Within the records below, reproduce without change the lines from the line that has "const wire = rimWire();" through the line that has "for node in", and only those.

[Start DATA FOR THIS EXERCISE]

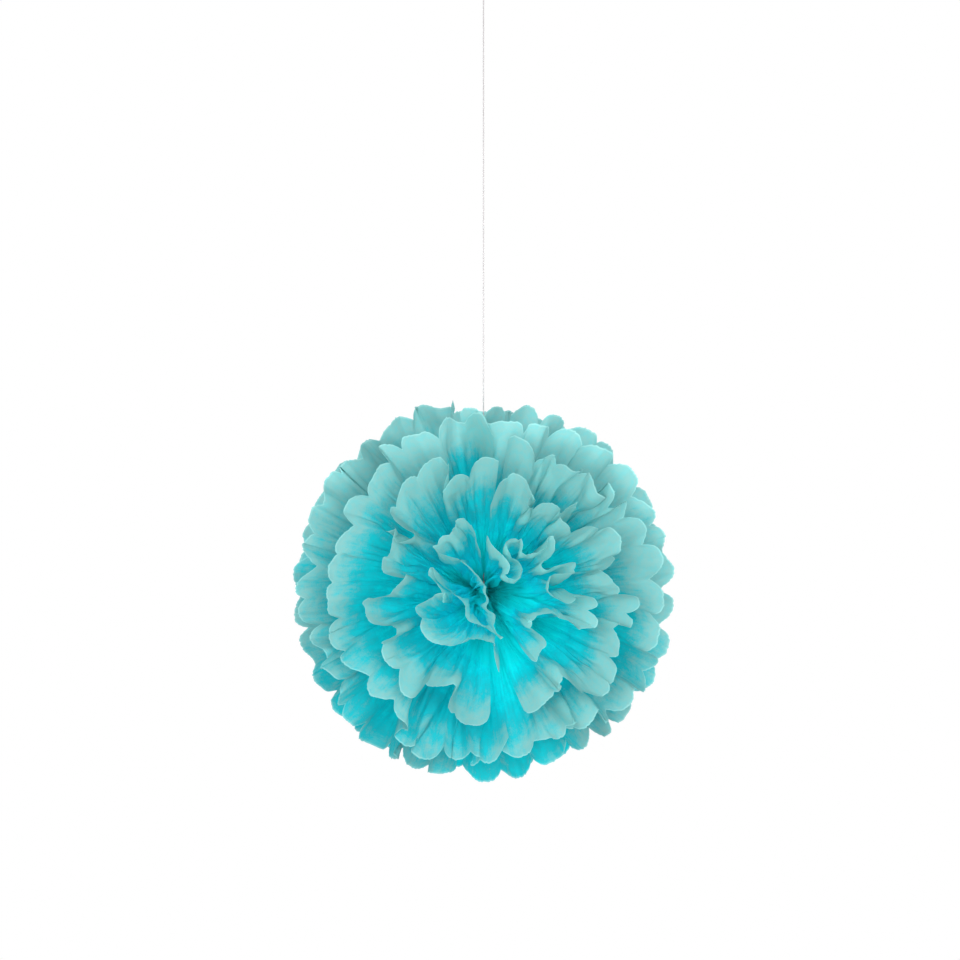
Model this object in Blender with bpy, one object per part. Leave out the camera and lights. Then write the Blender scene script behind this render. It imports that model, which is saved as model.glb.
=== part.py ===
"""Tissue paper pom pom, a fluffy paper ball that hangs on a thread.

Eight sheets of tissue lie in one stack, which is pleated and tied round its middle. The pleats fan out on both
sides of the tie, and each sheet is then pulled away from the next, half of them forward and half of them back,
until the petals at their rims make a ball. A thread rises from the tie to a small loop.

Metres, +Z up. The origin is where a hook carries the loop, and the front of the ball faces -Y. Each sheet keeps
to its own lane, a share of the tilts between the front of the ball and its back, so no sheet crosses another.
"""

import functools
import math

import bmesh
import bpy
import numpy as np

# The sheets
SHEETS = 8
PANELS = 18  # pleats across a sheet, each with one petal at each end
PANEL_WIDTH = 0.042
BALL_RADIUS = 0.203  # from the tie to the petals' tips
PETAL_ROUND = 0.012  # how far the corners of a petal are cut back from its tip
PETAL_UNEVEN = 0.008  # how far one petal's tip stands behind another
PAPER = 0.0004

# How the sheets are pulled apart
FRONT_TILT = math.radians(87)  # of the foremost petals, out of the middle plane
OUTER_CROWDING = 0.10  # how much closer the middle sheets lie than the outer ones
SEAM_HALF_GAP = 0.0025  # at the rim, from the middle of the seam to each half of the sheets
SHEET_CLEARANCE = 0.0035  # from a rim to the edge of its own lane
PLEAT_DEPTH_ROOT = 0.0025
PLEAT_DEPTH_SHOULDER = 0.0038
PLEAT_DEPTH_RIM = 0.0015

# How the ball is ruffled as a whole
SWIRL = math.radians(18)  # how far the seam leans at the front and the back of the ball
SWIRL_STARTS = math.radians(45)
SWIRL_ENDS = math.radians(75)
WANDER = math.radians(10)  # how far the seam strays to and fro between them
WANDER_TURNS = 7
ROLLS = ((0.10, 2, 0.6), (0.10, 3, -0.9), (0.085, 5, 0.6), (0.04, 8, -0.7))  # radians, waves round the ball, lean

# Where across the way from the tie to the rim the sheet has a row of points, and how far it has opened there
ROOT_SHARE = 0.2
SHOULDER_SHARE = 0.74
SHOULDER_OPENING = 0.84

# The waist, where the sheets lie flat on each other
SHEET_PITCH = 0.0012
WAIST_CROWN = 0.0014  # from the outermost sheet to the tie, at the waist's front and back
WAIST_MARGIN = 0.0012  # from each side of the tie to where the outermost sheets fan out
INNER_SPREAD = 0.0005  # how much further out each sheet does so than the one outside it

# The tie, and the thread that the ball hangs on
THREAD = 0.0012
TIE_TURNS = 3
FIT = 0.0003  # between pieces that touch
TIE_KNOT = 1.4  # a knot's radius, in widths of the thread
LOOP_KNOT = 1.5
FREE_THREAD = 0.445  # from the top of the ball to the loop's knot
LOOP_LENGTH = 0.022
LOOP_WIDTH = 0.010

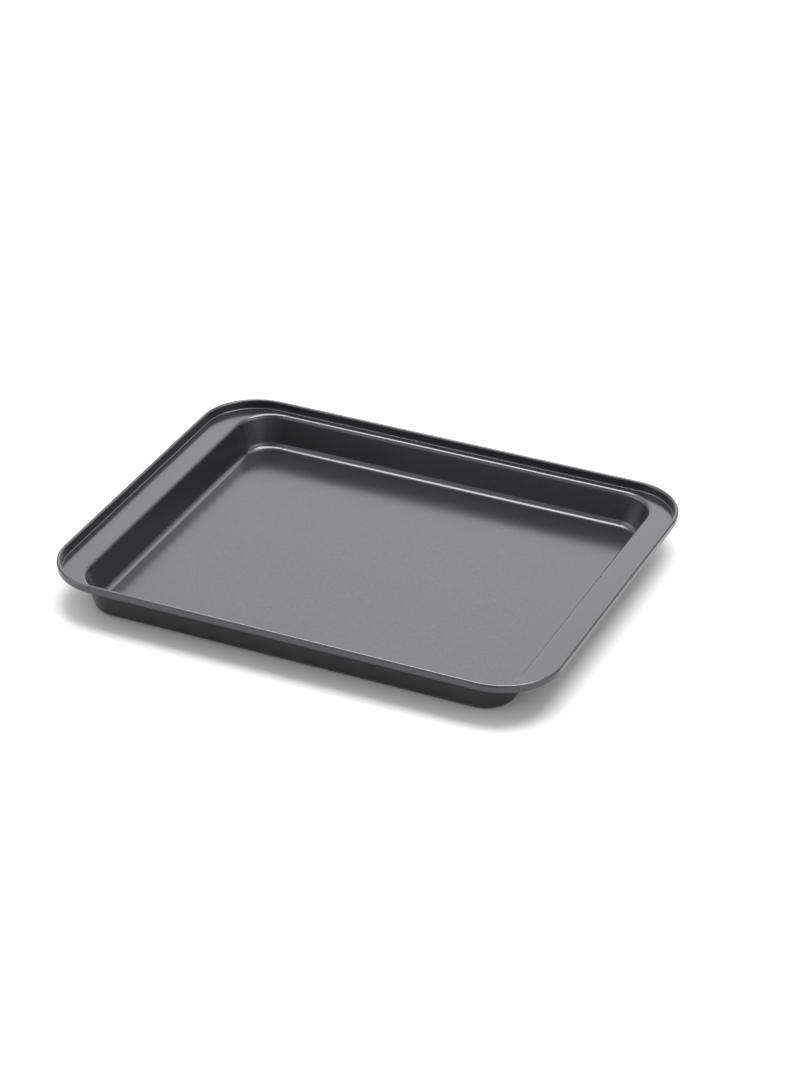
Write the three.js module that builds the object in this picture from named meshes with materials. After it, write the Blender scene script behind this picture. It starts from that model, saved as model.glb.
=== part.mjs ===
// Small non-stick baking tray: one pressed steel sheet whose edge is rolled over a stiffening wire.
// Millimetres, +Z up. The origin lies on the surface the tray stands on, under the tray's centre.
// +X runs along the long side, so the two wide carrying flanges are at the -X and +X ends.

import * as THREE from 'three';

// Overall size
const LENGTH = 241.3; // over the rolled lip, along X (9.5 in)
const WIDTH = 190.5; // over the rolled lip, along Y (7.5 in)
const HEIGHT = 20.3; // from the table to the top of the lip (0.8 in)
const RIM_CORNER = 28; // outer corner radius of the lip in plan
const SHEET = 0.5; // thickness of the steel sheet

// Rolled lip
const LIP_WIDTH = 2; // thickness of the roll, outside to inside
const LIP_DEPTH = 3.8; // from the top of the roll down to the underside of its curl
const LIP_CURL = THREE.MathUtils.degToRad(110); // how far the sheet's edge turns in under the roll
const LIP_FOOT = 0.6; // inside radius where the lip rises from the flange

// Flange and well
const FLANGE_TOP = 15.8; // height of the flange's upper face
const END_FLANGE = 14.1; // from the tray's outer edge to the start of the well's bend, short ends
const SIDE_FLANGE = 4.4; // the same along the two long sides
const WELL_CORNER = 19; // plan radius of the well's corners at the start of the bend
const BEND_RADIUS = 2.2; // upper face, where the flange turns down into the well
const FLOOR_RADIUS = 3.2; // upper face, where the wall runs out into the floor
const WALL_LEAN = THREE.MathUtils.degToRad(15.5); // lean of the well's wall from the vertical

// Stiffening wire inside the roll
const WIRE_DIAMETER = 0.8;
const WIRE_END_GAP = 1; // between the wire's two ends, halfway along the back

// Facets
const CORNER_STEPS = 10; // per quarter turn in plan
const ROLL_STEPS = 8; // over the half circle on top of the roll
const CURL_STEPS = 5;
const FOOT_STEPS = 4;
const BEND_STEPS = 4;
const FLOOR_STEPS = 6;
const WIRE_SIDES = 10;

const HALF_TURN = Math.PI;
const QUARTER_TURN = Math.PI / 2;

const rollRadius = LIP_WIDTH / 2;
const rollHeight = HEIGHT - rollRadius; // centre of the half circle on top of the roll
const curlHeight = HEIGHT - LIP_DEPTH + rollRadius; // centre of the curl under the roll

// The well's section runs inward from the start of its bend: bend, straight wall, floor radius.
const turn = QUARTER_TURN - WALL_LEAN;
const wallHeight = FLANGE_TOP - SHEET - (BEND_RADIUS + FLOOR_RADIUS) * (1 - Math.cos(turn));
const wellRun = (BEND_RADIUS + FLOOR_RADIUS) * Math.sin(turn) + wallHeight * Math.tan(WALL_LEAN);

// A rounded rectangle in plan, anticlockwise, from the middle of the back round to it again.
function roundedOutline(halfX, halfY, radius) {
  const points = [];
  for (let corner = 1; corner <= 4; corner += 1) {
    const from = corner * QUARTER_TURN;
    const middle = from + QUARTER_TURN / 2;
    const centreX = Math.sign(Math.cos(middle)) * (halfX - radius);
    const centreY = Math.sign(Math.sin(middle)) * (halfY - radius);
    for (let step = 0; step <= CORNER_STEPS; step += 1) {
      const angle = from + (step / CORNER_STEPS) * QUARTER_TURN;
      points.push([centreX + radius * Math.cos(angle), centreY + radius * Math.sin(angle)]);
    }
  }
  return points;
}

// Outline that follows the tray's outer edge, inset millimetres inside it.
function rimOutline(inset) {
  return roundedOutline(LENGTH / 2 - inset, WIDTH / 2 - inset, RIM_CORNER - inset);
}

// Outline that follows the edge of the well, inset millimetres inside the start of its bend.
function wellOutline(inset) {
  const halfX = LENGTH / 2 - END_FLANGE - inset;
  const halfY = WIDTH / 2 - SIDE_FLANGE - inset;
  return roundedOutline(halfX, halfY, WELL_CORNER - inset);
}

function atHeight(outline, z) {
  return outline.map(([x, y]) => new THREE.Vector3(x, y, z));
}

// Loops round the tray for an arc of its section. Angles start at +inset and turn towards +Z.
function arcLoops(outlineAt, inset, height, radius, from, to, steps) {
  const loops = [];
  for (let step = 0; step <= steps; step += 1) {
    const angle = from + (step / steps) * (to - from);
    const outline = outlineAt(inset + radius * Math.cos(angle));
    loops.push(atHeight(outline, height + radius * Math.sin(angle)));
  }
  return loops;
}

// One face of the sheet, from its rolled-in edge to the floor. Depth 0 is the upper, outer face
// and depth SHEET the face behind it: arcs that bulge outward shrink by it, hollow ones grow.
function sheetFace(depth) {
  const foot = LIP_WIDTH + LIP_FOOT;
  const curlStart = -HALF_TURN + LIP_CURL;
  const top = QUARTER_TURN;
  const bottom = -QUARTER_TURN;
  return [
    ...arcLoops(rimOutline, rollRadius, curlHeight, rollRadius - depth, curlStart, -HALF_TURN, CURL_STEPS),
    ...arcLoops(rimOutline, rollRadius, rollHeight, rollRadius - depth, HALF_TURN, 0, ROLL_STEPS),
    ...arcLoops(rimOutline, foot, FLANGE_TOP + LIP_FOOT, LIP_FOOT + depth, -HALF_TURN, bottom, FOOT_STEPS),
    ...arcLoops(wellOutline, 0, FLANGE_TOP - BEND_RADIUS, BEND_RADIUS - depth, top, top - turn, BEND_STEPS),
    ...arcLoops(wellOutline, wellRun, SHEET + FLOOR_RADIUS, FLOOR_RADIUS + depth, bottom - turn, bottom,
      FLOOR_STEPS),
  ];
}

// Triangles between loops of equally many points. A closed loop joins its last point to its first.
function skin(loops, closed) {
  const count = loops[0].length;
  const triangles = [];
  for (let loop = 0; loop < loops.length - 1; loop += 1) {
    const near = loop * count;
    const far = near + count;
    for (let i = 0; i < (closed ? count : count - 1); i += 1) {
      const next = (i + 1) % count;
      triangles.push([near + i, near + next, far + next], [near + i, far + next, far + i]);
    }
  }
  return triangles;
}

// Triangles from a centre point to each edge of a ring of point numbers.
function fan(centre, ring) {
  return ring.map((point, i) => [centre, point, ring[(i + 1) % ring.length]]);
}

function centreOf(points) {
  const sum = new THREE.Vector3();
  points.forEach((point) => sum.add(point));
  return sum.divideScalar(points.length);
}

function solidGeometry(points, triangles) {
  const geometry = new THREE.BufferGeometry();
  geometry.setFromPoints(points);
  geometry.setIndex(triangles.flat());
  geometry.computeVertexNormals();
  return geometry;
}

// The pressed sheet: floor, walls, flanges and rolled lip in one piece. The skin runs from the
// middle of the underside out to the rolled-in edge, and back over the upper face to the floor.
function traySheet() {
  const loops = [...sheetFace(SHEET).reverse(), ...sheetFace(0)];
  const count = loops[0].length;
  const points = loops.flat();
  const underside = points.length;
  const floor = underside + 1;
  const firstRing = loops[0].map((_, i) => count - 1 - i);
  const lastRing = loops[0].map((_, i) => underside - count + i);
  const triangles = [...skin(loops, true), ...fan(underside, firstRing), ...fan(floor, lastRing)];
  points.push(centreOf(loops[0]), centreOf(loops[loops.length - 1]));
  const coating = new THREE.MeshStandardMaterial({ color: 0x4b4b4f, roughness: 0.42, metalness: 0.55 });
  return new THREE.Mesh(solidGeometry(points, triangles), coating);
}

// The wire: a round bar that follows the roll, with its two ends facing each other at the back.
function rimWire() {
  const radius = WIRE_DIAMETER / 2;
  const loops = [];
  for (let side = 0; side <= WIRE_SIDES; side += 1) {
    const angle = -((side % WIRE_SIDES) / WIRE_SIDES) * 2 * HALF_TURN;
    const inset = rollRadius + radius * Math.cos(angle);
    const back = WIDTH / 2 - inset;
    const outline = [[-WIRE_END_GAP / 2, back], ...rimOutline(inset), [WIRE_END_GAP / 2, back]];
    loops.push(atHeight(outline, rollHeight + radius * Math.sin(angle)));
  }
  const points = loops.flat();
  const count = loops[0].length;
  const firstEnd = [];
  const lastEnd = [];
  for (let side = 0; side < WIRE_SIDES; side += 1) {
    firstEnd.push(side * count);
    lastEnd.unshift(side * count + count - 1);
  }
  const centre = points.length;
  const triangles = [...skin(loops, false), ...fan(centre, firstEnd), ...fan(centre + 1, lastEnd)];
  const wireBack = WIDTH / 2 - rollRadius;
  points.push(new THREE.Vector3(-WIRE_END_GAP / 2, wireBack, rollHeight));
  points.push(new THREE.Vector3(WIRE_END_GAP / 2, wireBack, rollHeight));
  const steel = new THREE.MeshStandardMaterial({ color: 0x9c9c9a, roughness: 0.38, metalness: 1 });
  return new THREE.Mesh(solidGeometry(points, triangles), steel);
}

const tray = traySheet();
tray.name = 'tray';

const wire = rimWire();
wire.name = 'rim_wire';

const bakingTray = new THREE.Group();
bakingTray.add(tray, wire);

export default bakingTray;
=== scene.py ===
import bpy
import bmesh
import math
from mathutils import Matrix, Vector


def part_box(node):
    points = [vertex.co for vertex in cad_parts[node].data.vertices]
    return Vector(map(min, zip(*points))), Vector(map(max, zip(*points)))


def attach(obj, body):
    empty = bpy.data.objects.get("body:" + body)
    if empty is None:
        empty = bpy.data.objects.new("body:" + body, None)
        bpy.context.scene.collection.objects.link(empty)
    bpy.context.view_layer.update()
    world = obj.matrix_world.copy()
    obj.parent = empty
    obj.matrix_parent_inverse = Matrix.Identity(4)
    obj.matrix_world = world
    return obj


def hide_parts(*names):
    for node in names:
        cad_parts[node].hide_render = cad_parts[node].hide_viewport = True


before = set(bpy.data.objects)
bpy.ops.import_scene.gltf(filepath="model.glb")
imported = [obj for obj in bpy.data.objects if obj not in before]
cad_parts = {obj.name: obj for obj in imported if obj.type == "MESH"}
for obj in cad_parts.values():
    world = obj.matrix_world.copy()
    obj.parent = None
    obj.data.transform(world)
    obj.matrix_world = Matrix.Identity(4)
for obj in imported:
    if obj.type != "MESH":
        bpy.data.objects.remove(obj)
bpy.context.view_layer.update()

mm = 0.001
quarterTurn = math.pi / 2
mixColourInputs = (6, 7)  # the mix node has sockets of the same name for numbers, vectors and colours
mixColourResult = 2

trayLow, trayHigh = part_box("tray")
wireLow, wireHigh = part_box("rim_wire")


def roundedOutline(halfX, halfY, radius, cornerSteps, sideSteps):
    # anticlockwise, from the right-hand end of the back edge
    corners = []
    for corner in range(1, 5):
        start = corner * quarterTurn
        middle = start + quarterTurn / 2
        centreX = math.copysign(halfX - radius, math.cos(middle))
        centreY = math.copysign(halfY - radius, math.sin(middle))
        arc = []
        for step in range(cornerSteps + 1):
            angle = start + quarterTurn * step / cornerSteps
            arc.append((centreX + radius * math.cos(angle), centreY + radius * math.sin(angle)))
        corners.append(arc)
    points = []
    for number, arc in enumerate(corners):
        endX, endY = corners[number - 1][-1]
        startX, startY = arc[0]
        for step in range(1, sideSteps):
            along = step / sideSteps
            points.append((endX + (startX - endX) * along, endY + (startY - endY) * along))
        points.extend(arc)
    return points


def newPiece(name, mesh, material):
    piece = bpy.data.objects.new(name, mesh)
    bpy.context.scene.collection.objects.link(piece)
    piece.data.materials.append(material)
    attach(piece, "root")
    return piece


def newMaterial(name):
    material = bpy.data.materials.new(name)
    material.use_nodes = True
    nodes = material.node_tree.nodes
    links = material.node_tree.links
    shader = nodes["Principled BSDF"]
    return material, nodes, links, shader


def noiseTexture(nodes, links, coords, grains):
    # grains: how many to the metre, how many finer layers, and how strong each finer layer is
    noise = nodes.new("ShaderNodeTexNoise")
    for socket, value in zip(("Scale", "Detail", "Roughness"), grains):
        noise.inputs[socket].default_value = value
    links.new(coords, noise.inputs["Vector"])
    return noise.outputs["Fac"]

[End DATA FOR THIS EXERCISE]

▶ [ANSWER TO THE TASK]:
const wire = rimWire();
wire.name = 'rim_wire';

const bakingTray = new THREE.Group();
bakingTray.add(tray, wire);

export default bakingTray;
=== scene.py ===
import bpy
import bmesh
import math
from mathutils import Matrix, Vector


def part_box(node):
    points = [vertex.co for vertex in cad_parts[node].data.vertices]
    return Vector(map(min, zip(*points))), Vector(map(max, zip(*points)))


def attach(obj, body):
    empty = bpy.data.objects.get("body:" + body)
    if empty is None:
        empty = bpy.data.objects.new("body:" + body, None)
        bpy.context.scene.collection.objects.link(empty)
    bpy.context.view_layer.update()
    world = obj.matrix_world.copy()
    obj.parent = empty
    obj.matrix_parent_inverse = Matrix.Identity(4)
    obj.matrix_world = world
    return obj


def hide_parts(*names):
    for node in names:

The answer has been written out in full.